For Whitman, all history is the history of the present moment. There is no before or after. The present moment is defined by "the procreant urge of the world." We'll read between the lines for you, he's talking about sex. For Whitman, erotic desire – the desire for new forms and new life – defines the world.
He describes some of the "mysteries" of the world, like the way "opposites" can be "equals." The world is like a well-built house or a well-bred horse.
OK…but what does that really mean? It means the world is not sick or flawed.
Whitman is a raging optimist. For him, it's not a question of whether the glass is half empty or half full: the glass is under a waterfall.
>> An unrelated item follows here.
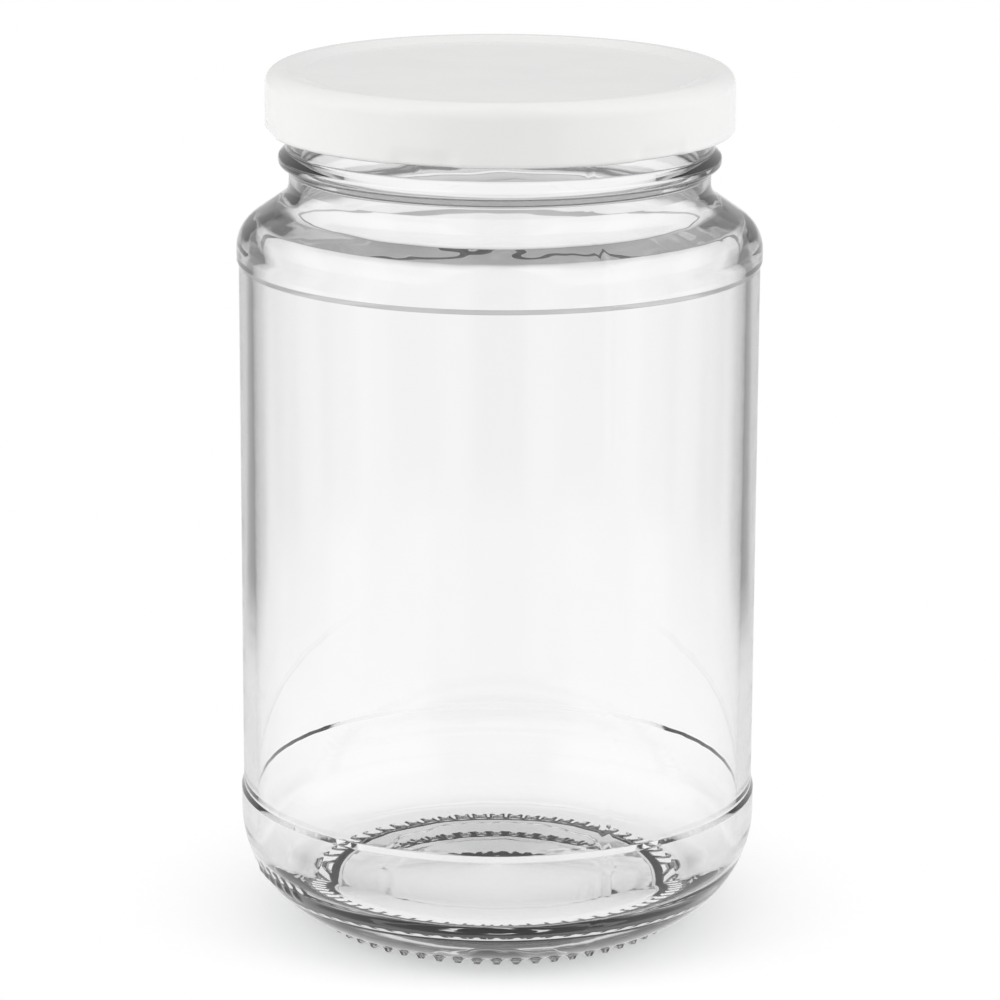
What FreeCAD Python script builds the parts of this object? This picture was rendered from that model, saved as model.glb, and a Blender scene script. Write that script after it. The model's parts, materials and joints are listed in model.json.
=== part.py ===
"""Clear glass preserve jar closed by an 84 mm class lacquered steel lug cap.

Three pieces on one axis: the blown glass jar, the pressed steel cap and the moulded sealing
ring inside the cap. The origin is the centre of the circle that the jar stands on, and +Z is up.
"""
import FreeCAD, Part
import math
import os
import Sketcher

# Driving sizes in millimetres: (name, value, what it measures).
SIZES = [
    # the jar's outside, from the table up
    ("jar_height", 158.0, "table to the sealing rim of the glass"),
    ("knurl_height", 1.0, "how far the bars hold the base off the table"),
    ("bearing_inner", 31.1, "radius of the bearing ring's inner edge"),
    ("bearing_outer", 33.9, "radius of the bearing ring's outer edge"),
    ("bearing_round", 1.0, "rounding of both edges of the bearing ring"),
    ("heel_corner", 7.0, "height at which the heel's chamfer would meet the side"),
    ("heel_round", 20.3, "radius of the rounded heel"),
    ("band_radius", 47.85, "outside radius of the heel band and of the shoulder"),
    ("panel_inset", 0.4, "how deep the label panel lies inside the two bands"),
    ("panel_low", 24.4, "height of the label panel's lower edge"),
    ("panel_drop", 33.6, "sealing rim down to the label panel's upper edge"),
    ("panel_step", 0.9, "height over which the panel steps in"),
    ("shoulder_drop", 28.25, "rim down to where the side would meet the sloping shoulder"),
    ("shoulder_round", 6.4, "radius of the shoulder's outer curve"),
    ("neck_drop", 21.55, "rim down to where the sloping shoulder would meet the neck"),
    ("neck_round", 3.6, "radius of the hollow where the shoulder runs into the neck"),
    # the finish, which the cap closes
    ("finish_radius", 38.8, "outside radius of the wall inside the cap"),
    ("rim_wall", 2.6, "thickness of the glass between mouth and finish"),
    ("rim_round", 0.9, "rounding of the sealing rim"),
    ("neck_inset", 0.55, "how far the neck's waist lies inside the finish"),
    ("bead_stand", 1.35, "how far the transfer bead stands out from the finish"),
    ("bead_drop", 15.3, "rim down to the middle of the bead"),
    ("bead_width", 1.3, "height of the bead's crown"),
    ("bead_flank", 1.35, "height of the slope on each side of the crown"),
    ("bead_round", 0.8, "rounding of the bead"),
    # the jar's inside
    ("wall", 2.5, "thickness of the glass side wall"),
    ("bore_round", 6.0, "radius of the curve from the mouth into the shoulder"),
    ("shoulder_inside_round", 4.0, "radius of the shoulder's inner curve"),
    ("shoulder_inside_drop", 1.2, "how much lower the shoulder's corners lie on the inside"),
    ("floor_edge", 8.0, "height at which the inside wall would meet the floor"),
    ("floor_round", 8.0, "radius of the curve from the wall to the floor"),
    ("floor_centre", 9.6, "height of the domed floor at the axis"),
    # the push-up under the base
    ("pushup_edge_width", 1.7, "width of the push-up's step inside the bearing ring"),
    ("pushup_edge_height", 2.2, "height of the push-up where its step ends"),
    ("pushup_round", 2.5, "radius of the curve between step and dome"),
    ("pushup_centre", 4.8, "height of the push-up at the axis"),
    # the knurled bearing ring
    ("knurl_count", 60, "number of bars round the bearing ring"),
    ("knurl_width", 2.1, "width of one bar"),
    ("knurl_round", 0.7, "rounding of a bar's lower edges"),
    ("knurl_inside", 0.2, "how far a bar runs past the ring's inner edge"),
    ("knurl_outside", 0.2, "how far a bar runs past the ring's outer edge"),
    ("knurl_root", 1.4, "how deep a bar is rooted in the base"),
    # the steel cap
    ("plate", 0.25, "thickness of the lacquered tinplate"),
    ("cap_height", 11.2, "height of the cap"),
    ("thread_room", 3.45, "room between the finish and the inside of the skirt"),
    ("crown_round", 2.7, "radius of the cap's top edge"),
    ("cap_panel_inset", 0.6, "how far the sunken centre panel lies inside the mouth"),
    ("cap_panel_slope", 3.0, "width of the slope between panel and crown"),
    ("cap_panel_depth", 0.9, "how deep the centre panel is sunk"),
    ("cap_panel_round", 1.4, "rounding of the two edges of that slope"),
    ("curl_radius", 0.8, "radius of the rolled lower edge"),
    ("lug_count", 6, "number of lugs turned in under the glass thread"),
    ("lug_angle", 16.0, "angle that one lug spans"),
    ("lug_turn", 11.5, "angle from the X axis to the middle of the first lug"),
    ("lug_clearance", 0.65, "running room between the finish and a lug's tip"),
    ("lug_lift", 0.15, "how far a lug lies above the cap's lower edge"),
    ("lug_thickness", 1.1, "thickness of the flattened curl that makes a lug"),
    ("lug_round", 0.4, "rounding of a lug's tip"),
    # the sealing ring between cap and glass
    ("seal_thickness", 0.85, "height from the sealing rim to the roof of the cap's channel"),
    ("seal_inset", 0.1, "how far the seal starts outside the mouth"),
    ("seal_margin", 0.4, "room between the channel's inner bend and the seal's top"),
    ("seal_room", 1.25, "room between the seal and the skirt"),
    ("seal_side", 0.35, "height of the seal's outer side"),
    ("seal_gap", 0.04, "room between the seal's slope and the plate above it"),
]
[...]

Speaking of water, while the talkers discuss thing like metaphysics and the nature of the spiritual world, Whitman takes a bath.
While "admiring" himself in the bath, he says that every inch of him is beautiful. He seems to be contrasting his view with the Puritan sense of shame in some "dirty" body parts or functions.
Whitman is a healthy guy, and the world seems healthy to him.
He wants to tell his eyes not to look into the future, but instead to figure out ("cipher") himself.